[HN Gopher] Freqfs: In-memory filesystem cache for Rust
___________________________________________________________________
Freqfs: In-memory filesystem cache for Rust
Author : haydnv
Score : 75 points
Date : 2021-10-01 18:17 UTC (4 hours ago)
(HTM) web link (docs.rs)
(TXT) w3m dump (docs.rs)
| munro wrote:
| Musing: sometimes I wish file systems & databases were the
| unified. I'm imaging just a single fast db engine sitting on my
| storage--and your traditional file system structure would just be
| tables in there. I kinda just treat SQLite like that, but it's
| not as transparently optimized as it could be for large files.
| Why? I don't want to mentally jump around technologies. I want to
| query my FS like a DB, and I want to store files in my DB like a
| FS. The reality is though that there isn't a one size fits all DB
| that exists.
|
| And more on topic: tokio-uring is really fast [1], and I'm really
| loving tokio in general.
|
| [1]
| https://gist.github.com/munro/14219f9a671484a8fe820eb35d26bb...
| haydnv wrote:
| Yeah I just learned about tokio-uring and I'm planning to get
| it into the next major release of freqfs
| weinzierl wrote:
| We've been there. Before we had filesystems as we know them
| today, there were many different ways of persistent data
| storage. Roughly these could be grouped into two camps: The
| files camp and the records camp.
|
| The record based approach had many properties we know from
| modern databases. It was a first class citizen on the mainframe
| and IBM was its champion.
|
| In my opinion hierarchical filesystems won as everyday data
| storage _because_ of their simplicity and not despite it. I
| think the idea of a file being just a series of bytes and
| leaving the interpretation to the application is ingenious.

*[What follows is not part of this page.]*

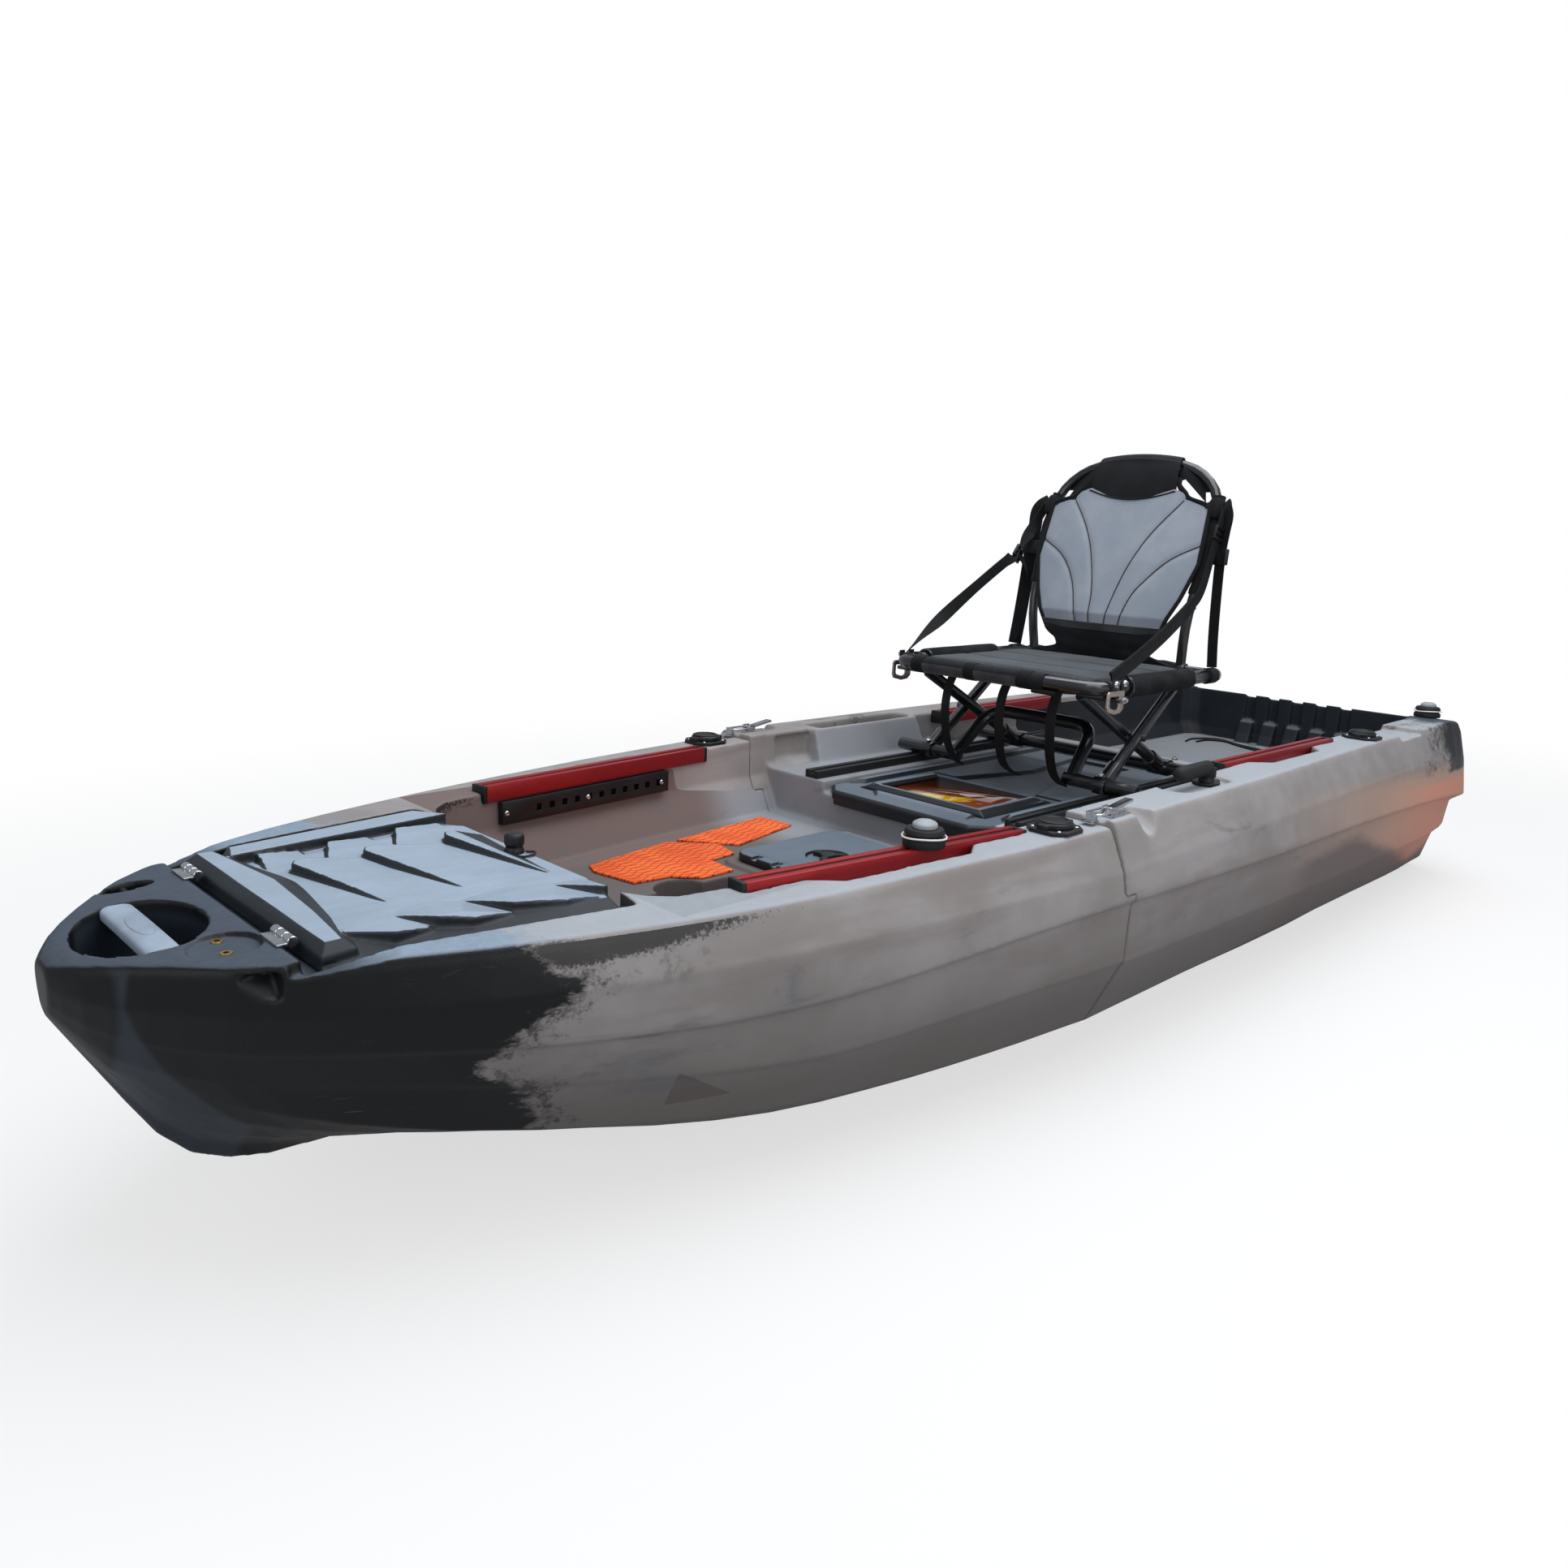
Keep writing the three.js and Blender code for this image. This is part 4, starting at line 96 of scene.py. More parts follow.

| That doesn 't mean there is no room for standardized OS-level
| database-like storage. In fact I'd love to see that.
| Koshkin wrote:
| Modern filesystems in a way combine both approaches - they
| store the data unstructured but give the ability to also
| store metadata (attributes) in a structured way.
| pkaye wrote:
| Are you thinking of something like WinFS?
|
| https://en.wikipedia.org/wiki/WinFS
|
| Or more like Beos BFS with its extended attributes, indexing
| and querying?
|
| https://en.wikipedia.org/wiki/Be_File_System
|
| Also I think a lot of the old mainframe filesystems had the
| concept of records and indexes built in since they were
| primarily used for business operations.
| arghwhat wrote:
| Your filesystem _is_ a database. It 's just a document-oriented
| database, rather than relational SQL.
| edoceo wrote:
| You mean it's always been NoSQL?
|
| _Astronaut with gun_ : always has been.
| [deleted]
| cogman10 wrote:
| It even has a lot of the same features as a full fledged DB.
|
| For example, most file systems today are journaling. Which is
| exactly how most databases handle atomic, consistent, and
| durability in ACID.
|
| About the only thing it's missing is automatic document
| locking (though most file systems support explicit locks).
|
| That said, there are often some pretty hard limits on the
| number of objects in a table (directory). Depending on the
| file system you can be looking at anywhere from 10k to 1
| billion files per directory.
|
| There are also some unfortunate storage characteristics. Most
| file systems have a minimum file size of around 4kb, mostly
| to optimize for disk access. DBs often pack things together
| much more tightly.
|
| But hey, if you can spin using the FS as a DB... Do it.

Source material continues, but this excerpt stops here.